Monday, April 4, 2016

Mathias J Alten

Armand Cabrera

Alten was born in 1871 near Tier, in Gusenburg, in the Prussian Rhineland. Alten was one of four children. The Alten family immigrated to the United States in 1889 settling in Grand Rapids Michigan. The young Alten apprenticed as a decorator. By 1895 Alten was married to Bertha Schwind and the couple operating a business together Schwind and Alten, offering art supplies, frames, sign painting, fresco painting for churches and scene painting for theaters.  

In 1898 Alten decided he needed academic training to improve his work. He went to Paris to study under Benjamin Constant and Jean Paul Laurens at the Academie Julian.

Alten returned to Grand Rapids and established himself as the premier painter there.
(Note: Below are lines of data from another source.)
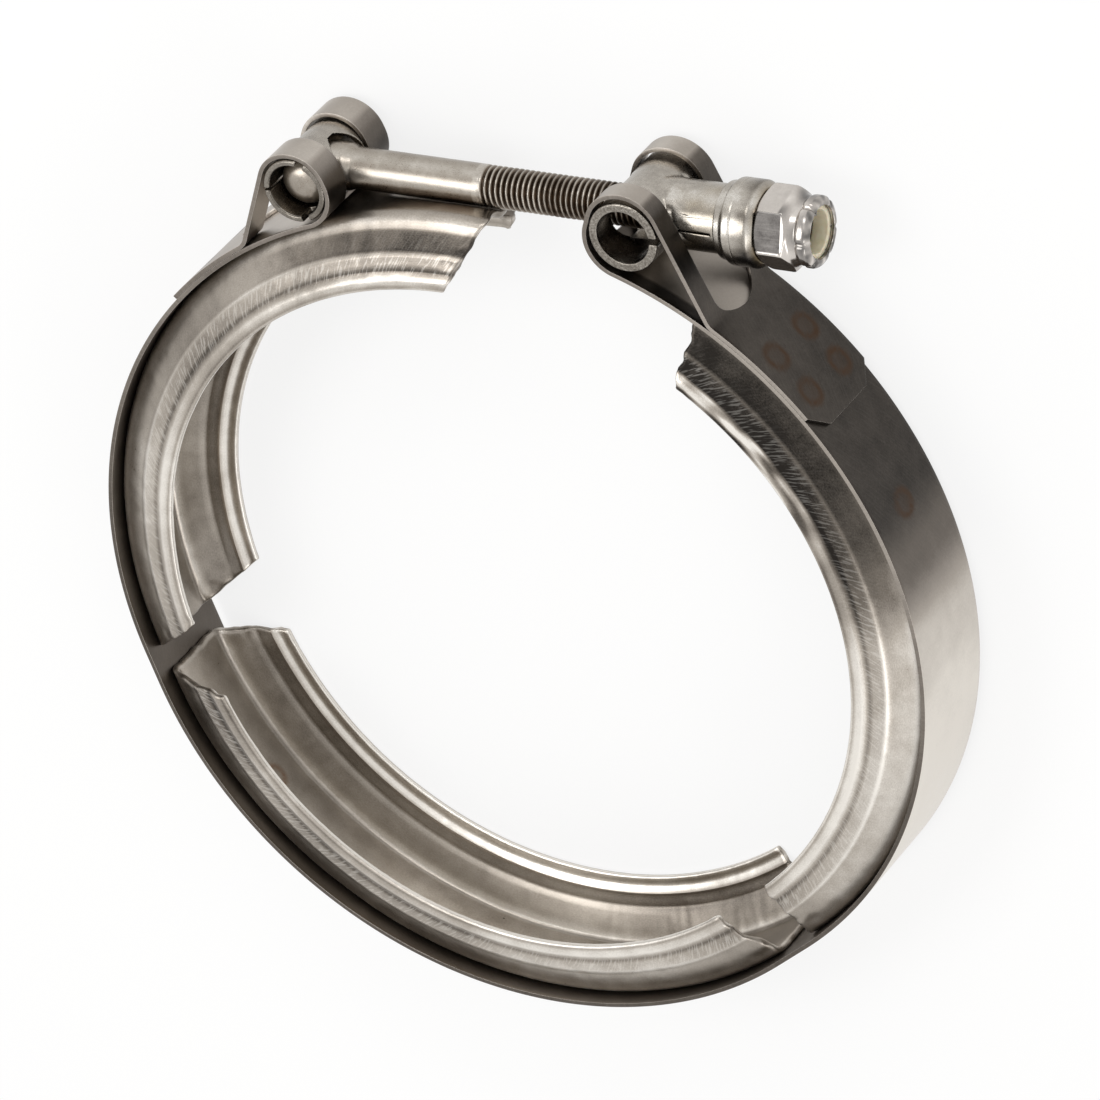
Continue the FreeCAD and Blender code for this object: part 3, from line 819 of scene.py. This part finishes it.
# The bolt lies over the left retainer's base, which is pressed down under it
def underBolt(point, inner):
    along = (point - leftAxis).dot(boltLine)
    fromBolt = point - (leftAxis + boltLine * along)
    clear = trough["shankRadius"] + trough["gap"] + channel["sheet"] * inner
    onBase = fromBolt.y < 0 and point.z ** 2 < channel["baseHalfWidth"] ** 2
    if onBase and 1 < along < boltRun.length and fromBolt.length < clear:
        return leftAxis + boltLine * along + fromBolt * (clear / max(fromBolt.length, 0.01))
    return point


def dressRetainer(piece, frontTones, backTones, insideTones, spots):
    row = piece.data.attributes["inside"].data
    zone = piece.data.attributes["along"].data
    tones, tint, scuffs = [], [], []
    for vertex, inner, along in zip(piece.data.vertices, row, zone):
        angle = (courseOf(vertex.co) - 90) % 360
        if inner.value > 0.5:
            knots = insideTones
        else:
            knots = frontTones if vertex.co.z > 0 else backTones
        lift = insideLift if inner.value > 0.5 else sectionLift
        # Inside, the half that faces up gets a little painted light
        sideLift = 0.12 * between(vertex.co.z, 2, 6) if inner.value > 0.5 else 0.0
        # The right arm's lip gets a painted highlight towards its upper end, broken up into flakes
        lipHighlight = 0.55 + 1.2 * noise.noise(Vector((angle * 0.22, along.value * 0.9, 3.0)))
        wallDip = graded(angle, wallShade) * graded(abs(along.value), wallPart) * (1 - inner.value)
        lipHighlight *= between(abs(along.value), 14.4, 15.2) * graded(angle, lipHighlightAround) * (1 - inner.value)
        tones.append(graded(angle, knots) + graded(abs(along.value), lift) + sideLift
                     + max(0.0, lipHighlight) - wallDip)
        scuffs.append(graded(abs(along.value), scuffAcross) * graded(angle, scuffAround)
                      * (1 - inner.value))
        nearest = min([9.0] + [(vertex.co - spot).length for spot in spots])
        ringShare = abs(nearest - weldMark["radius"]) / weldMark["width"]
        tint.append(max(0.0, 1 - ringShare) * weldMark["strength"])
    setRow(piece, "tone", tones)
    setRow(piece, "heatTint", tint)
    setRow(piece, "scuff", scuffs)


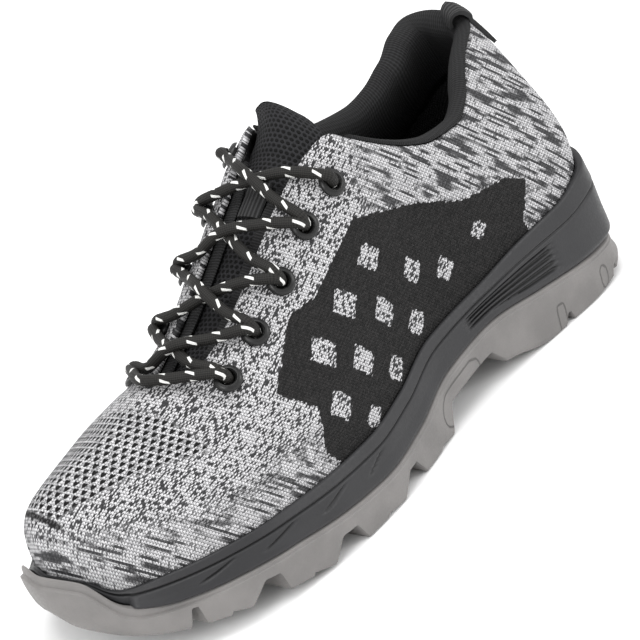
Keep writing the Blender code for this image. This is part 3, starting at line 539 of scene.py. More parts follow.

His business thrived and he taught drawing and painting classes from the live model.

Alten showed versatility for many different subjects, figurative, portraits, and landscapes but his focus was always the working class. He eschewed parlor scenes for depictions of agrarian labor and common people.

As Alten became more renowned he began holding yearly studio exhibitions with great success.  Eventually these exhibitions moved to larger public spaces as his stature grew.

In 1910 Alten and his family went to Holland for a year and painted many coastal scenes of Fishermen and their boats. On their return Alten saw a show of the Spanish painter Sorolla whose paintings of Valencia fisherman inspired Alten.  After the success of Alten’s Dutch paintings he decided to travel to Spain to paint similar subjects.

The Spanish paintings by Alten were well received in Grand Rapids upon his return in 1911. Alten’s plans for more travel in Europe were curtailed by the outbreak of World War I. Instead the artist focused on Michigan scenes and portrait commissions. After the war Alten began traveling around the United States and holding shows in Los Angeles, Detroit and New York. He painted in California, New Mexico, Connecticut, Massachusetts and Florida.

 His exhibition schedule and portrait commissions kept him in demand and travelling around the country throughout the decade of the 1920’s and into the 1930’s until the time of his death in 1938.